Por: Rodrigo Fonseca | Especial para o Correio da Manhã

CRÍTICA FILME - O BASTARDO: Western à escandinava

O dinamarquês Mads Mikkelsen vive um capitão que busca explorar as lavouras historicamente secas da região da Jutlândia | Foto: Divulgação

 

Produzido por Louise Vesth (de "Melancolia"), colaboradora de Lars von Trier, responsável por escavar orçamentos altos e garimpar holofotes internacionais generosos para o cinema de CEP escandinavo, "O Bastardo" é um épico histórico europeu que evoca, a todo tempo, a tradição essencial do faroeste: o desbravamento. O nome do gênero entre nós é uma tradução de far west, "o Oeste distante", as terras a serem conquistadas. John Ford eternizou essas conquistas em filmes memoráveis (como "No Tempo Das Diligências") que ajudaram a lapidar Hollywood como indústria, despertando inveja em filmografias do mundo inteiro.

Atentos aos EUA, os italianos inventaram o spaghetti - vertente B das histórias de cowboys - tentando decalcar a sanha homérica dos americanos. Ali mesmo pela década de 1960, entretanto, essa sanha estadunidense foi esgotada pela correção política, avessa ao espírito colonialista do gênero.

Os westerns que se fizeram notar mais e melhor naquele período eram outonais e declaravam o ocaso de uma forma narrativa. Basta lembrar a devastadora a sequência de "Meu Ódio Será Sua Herança" (1969) na qual caubóis de índole má vividos por William Holden, Ernest Borgnine, Ben Johnson e Warren Oates percebem que estão em desuso quando não há mais do que ser desbravado no Oeste. Quem roubou, roubou. O progresso chegou e a lógica do mundo a ser desbravado perdeu-se no ruído metálico de locomotivas. Sobrou para o bangue-bangue ser ecológico ou existencialista.

Coube à Dinamarca encontrar um lugar para o formato fordiano clássico, amparada no sempre elegante desempenho de seu astro mais popular, Mads Mikkelsen (de "A Caça"). É recorrente a aproximação dele a enredos sobre o limite do processo civilizatório numa sociedade que, nas aparências, parece não ter dilemas sociais - embora eles estejam lá. A palavra "civilização" é o eixo ético que tonifica a dramaturgia de "Bastarden" (título original, também conhecido como "The Promised Land") em sua aproximação de um enredo que evoca Ford ao falar da expansão de uma pátria por seus territórios hostis.

Nikolaj Arcel, cineasta que trabalhou com Mikkelsen em "O Amante da Rainha" (2012), volta a se aproximar dele para contar um périplo geográfico de obstinação.
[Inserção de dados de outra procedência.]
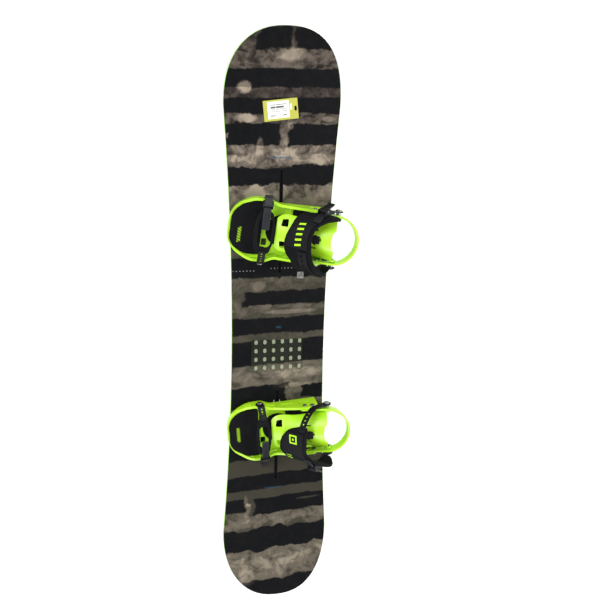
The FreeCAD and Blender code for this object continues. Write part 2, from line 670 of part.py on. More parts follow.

Usando todo o requinte de direção de arte que Louise Vesth lhe oferece, o realizador recria a realidade dinamarquesa do século XVIII, quando o Capitão Ludvig Kahlen (papel de Mads) - decide abandonar os campos de batalha a fim de cultivar as terras na península da Jutlândia. Fala-se que nada cresce por lá, fora arbustos pequenos e secos, mas Kahlen insiste, pede as benesses do rei e segue. Bate de frente com um nobre local, encara o desprezo de governantes e conta com a lealdade de ciganos que sempre foram proscritos. Seu Oeste no coração da Escandinávia registra intolerâncias que lembram as do universo rural hollywoodiano.

Arcel sabe que tem uma dimensão heroica em seu protagonista, similar a dos tipos vividos por John Wayne, mas não quer reduzi-lo a um arquétipo de vigilante. O empenho do realizador, expresso em planos visualmente requintados (de cores retintas), está em explorar o limiar entre loucura e ódio que uma onipotência expansionista pode gerar. A retidão de Kahlen parece apolínea, mas seu caráter é torto. Sua psique fraturada, explorada com gana por Mikkelsen, garante às telas um personagem complexo - e arrebatador.